The reasons for the growing support for BDS are not hard to see: Israel's ever-growing program of illegal settlements on stolen Palestinian land, its apartheid polices inside Israel and in the occupied West Bank and its human rights abuses are well documented.

But its repeated murderous wars targeting the besieged territory of Gaza have played a large role in generating global anger. A new report has detailed the deliberate policy of mass murder used by the Israeli Defence Force (IDF) in its July-August onslaught against Gaza last year. The article below by Mark Moloney, reprinted from An Phoblacht, details its findings.

* * *

A report by Israeli Army veterans organisation Breaking the Silence reveals how soldiers were effectively ordered to shoot to kill anything that moved during last year's invasion of Gaza.

The document, entitled This Is How We Fought In Gaza, contains testimony from 60 soldiers and officers in the Israeli Defence Forces (IDF) who took part in the July-August invasion of the beleaguered Gaza Strip, which left more than 2200 Palestinians — mainly civilians — dead.

One Israeli army captain said he received no official instructions from his commanders as to what the rules of engagement were for his squad and essentially was told “anyone you see, you shoot”.

A sergeant who was deployed to Gaza City told Breaking the Silence: “The briefing on rules of engagement was [to open fire at] 'anything you think you should … Anyone that you can spot that you can be positive is not the IDF'.”

He says that essentially everybody who was not an Israeli soldier was to be considered a target because there “wasn't supposed to be any civilian population there”.

“The instructions were to shoot right away. Whoever you spot — be they armed or unarmed, no matter what. The instructions are very clear. Any person you run into, that you see with your eyes — shoot to kill.”

A sergeant in the mechanised infantry, speaking about the rules of engagement, said: “Anything inside [Gaza] is a threat, the area has to be sterilized 'empty' of people.”

Another soldier describes how a member of his unit shot an elderly civilian who approached their location because he feared he may be a suicide bomber: “There was this one time when an old man approached the house ... and the guy manning the post — he saw this civilian and he fired at him, and he didn't get a good hit.

“The civilian was laying there, writhing in pain.”

He says none of the paramedics were willing to treat the man, believed to be in his 70s, for fear he was wearing a booby-trap: “It was clear to everyone that one of two things was going to happen: Either we let him die slowly or we put him out of his misery.

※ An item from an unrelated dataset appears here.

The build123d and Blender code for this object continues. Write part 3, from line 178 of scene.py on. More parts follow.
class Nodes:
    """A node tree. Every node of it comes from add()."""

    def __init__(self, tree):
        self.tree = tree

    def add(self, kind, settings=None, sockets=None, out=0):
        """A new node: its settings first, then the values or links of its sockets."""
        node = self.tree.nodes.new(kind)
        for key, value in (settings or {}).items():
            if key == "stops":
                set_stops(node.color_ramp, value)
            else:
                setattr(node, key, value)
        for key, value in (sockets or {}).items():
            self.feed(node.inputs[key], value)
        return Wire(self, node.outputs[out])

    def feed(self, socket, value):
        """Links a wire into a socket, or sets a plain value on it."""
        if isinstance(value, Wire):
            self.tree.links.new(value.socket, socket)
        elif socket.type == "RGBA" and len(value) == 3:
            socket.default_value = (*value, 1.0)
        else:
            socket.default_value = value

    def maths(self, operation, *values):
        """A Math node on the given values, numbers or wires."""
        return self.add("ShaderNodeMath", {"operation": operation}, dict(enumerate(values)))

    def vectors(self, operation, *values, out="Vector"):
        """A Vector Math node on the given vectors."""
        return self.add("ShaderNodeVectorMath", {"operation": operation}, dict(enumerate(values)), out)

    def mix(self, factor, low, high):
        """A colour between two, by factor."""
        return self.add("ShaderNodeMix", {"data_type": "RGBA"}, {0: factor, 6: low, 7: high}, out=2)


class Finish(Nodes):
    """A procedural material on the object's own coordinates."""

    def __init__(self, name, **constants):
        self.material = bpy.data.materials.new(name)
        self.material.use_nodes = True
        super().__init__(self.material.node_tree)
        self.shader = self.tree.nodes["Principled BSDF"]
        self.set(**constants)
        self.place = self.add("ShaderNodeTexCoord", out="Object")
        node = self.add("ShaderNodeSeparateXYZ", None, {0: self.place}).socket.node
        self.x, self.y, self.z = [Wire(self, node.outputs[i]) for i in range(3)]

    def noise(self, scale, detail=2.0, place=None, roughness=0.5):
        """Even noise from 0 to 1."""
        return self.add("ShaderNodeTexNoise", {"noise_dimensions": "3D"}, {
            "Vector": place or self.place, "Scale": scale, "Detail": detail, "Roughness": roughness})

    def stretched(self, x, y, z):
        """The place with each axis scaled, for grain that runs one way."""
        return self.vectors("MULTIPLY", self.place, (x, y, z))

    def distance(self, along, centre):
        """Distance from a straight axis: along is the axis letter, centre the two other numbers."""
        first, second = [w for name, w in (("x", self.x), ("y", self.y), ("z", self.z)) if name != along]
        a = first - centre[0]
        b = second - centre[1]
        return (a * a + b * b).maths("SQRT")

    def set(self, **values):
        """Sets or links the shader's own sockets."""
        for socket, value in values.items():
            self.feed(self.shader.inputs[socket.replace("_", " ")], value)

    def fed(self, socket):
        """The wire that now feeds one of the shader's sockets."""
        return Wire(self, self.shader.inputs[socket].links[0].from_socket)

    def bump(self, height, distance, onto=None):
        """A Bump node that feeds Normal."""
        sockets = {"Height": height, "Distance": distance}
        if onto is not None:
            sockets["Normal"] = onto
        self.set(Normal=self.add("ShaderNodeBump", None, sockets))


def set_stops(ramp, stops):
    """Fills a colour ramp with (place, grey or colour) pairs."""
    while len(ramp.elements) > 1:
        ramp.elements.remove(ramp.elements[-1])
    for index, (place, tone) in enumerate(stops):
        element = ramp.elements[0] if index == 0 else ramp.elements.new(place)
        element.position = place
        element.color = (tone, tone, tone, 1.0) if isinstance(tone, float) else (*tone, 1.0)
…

“Eventually, we put him out of his misery and a D9 [armoured bulldozer] came over and dropped a mound of rubble on him and that was the end of it.”

He says when the incident was reported to a commander he was told: “We have casualties up front, don’t bother us, do what you need to do.”

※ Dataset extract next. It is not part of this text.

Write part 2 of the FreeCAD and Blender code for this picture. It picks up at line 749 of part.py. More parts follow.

Other soldiers describe using armoured bulldozers to destroy hundreds of homes. Others, whose units occupied Palestinian houses, explained how they turned some of them into communal bathrooms for their soldiers as there was no running water to use toilets.

One Israeli sergeant even compared the IDF's destruction of the Beit Hanoun neighbourhood with the razing of Warsaw by the Nazis during World War II.

Soldiers were also instructed to use “provocation fire” on suspicious areas if they could not identify any targets. When asked what exactly a “suspicious area” was and within what range it could be defined, a soldier in a tank unit explained: “Any range.

“In principle, any house that can see me, that’s within eyeshot of me, which could take me down — can be defined as suspicious.”

Underlining how anything that moved was a target, he describes how his tank opened fire with its machine guns on an area in the distance after a soldier claimed he saw a small amount of movement — only to later discover they had killed a cow.

The IDF have already dismissed the report, saying Breaking the Silence has refused to provide any proof of the claims. However, Breaking the Silence director Yehuda Shaul said the group was happy to share materials and had written to Israel’s army chief of staff in March to ask for a meeting — but had received no response.